Behind the Scenes: Years of Collaboration and Tension
What the public statements and polished launch materials do not reveal is the internal tension that defined much of the project’s development. According to individuals involved in early working groups, the initial drafts of CMS™ v4 revealed deep rifts between practitioners in common law and civil law jurisdictions. One participant noted that attempts to harmonize terminology around key concepts such as “offer and acceptance” and “good faith” led to debates that stalled progress for months.
These debates were not purely academic. Multinational corporations and public sector organizations increasingly require contracting standards that can be operationalized in diverse legal environments. Resolving these tensions quietly but thoroughly became a critical challenge for the project’s steering committee.
In the end, the Fourth Edition’s developers opted for a pragmatic structure that acknowledges legal diversity while promoting consistent principles. CMS™ v4 is not prescriptive about jurisdictional differences but aims to provide a neutral framework that organizations can adapt to local laws while retaining global consistency.
Demand Driven by Rising Complexity
The release of CMS™ v4 coincides with a broader trend: contracting is becoming a more strategic function within organizations. Research from WorldCC shows that 65% of large organizations have adopted contract management technology and 47% now use contract analytics to drive performance insights.
In the public sector, governments are increasingly under pressure to improve procurement practices amid rising scrutiny over fairness, transparency, and efficiency. CMS™ v4’s cross-sector applicability has made it particularly attractive to policymakers and regulators seeking to modernize their contract frameworks.
This growing complexity is reflected in the language of the standard itself, which addresses not only traditional performance measures but also modern concerns like sustainability, ethical sourcing, and social value. For contract managers tasked with navigating these demands, a globally recognized benchmark offers both guidance and credibility.
“Thousands of professionals contributed to the development of CMS™ v4,” said Sally Guyer, CEO of WorldCC. “The result is a practical resource that reflects collective knowledge and provides a globally recognized reference for contract management.”
Unanswered Questions: Voluntary Yet Influential
While CMS™ v4 has been hailed as a breakthrough by many, its adoption is voluntary, raising questions about how influential it will truly become. Early indications suggest that some multinational corporations plan to integrate it into internal policies, but widespread uptake will depend on factors beyond CCM Institute’s control, including economic conditions, regional regulatory developments, and competing frameworks from other industry bodies.

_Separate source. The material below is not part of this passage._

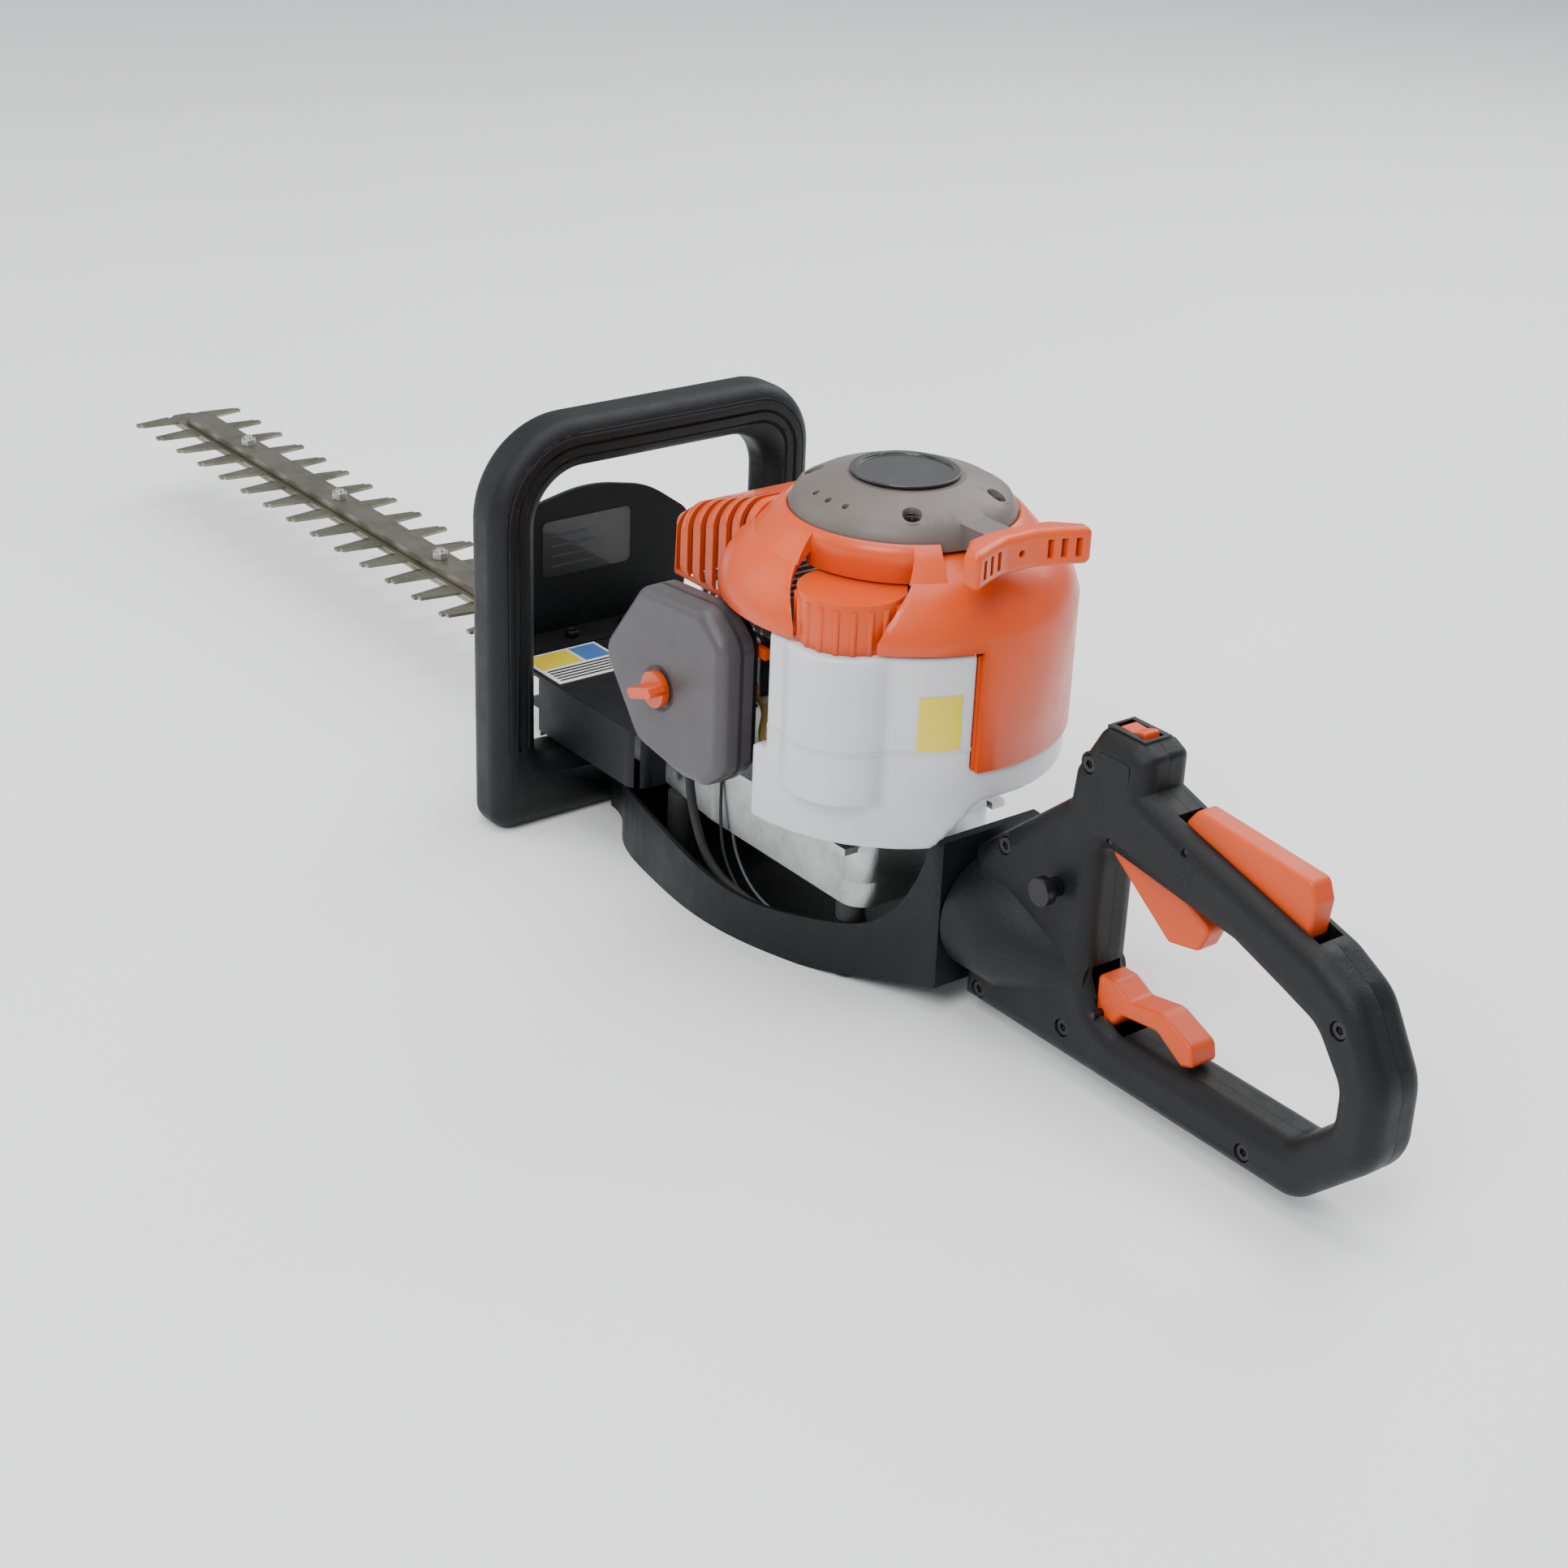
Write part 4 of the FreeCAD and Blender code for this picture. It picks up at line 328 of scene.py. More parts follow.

Furthermore, smaller organizations may struggle to implement the standard due to limited resources or competing priorities. This challenge underscores an important point: even as CMS™ v4 creates a common language for contracting, its utility will depend on education, training, and practical tools that translate its principles into day-to-day practices. Luckily, CCM Institute has an Apopter Package to help guide companies through the implementation, as well as a newly refreshed Associate level Commercial & Contract Management Certification that is embedded with the content of the standard.
A New Phase for Contract Management
The release of CMS™ v4 signals the start of what could be a transformative period for contract management as a discipline. By creating a shared language and framework that accommodates legal diversity and practical realities, it aims to improve performance, reduce disputes, and strengthen relationships between parties.
Whether this voluntary standard achieves the widespread adoption its authors hope for remains to be seen. But as contracting grows in complexity and strategic importance, CMS™ v4 provides a long-needed reference point for practitioners and organizations seeking consistency in an increasingly fragmented environment.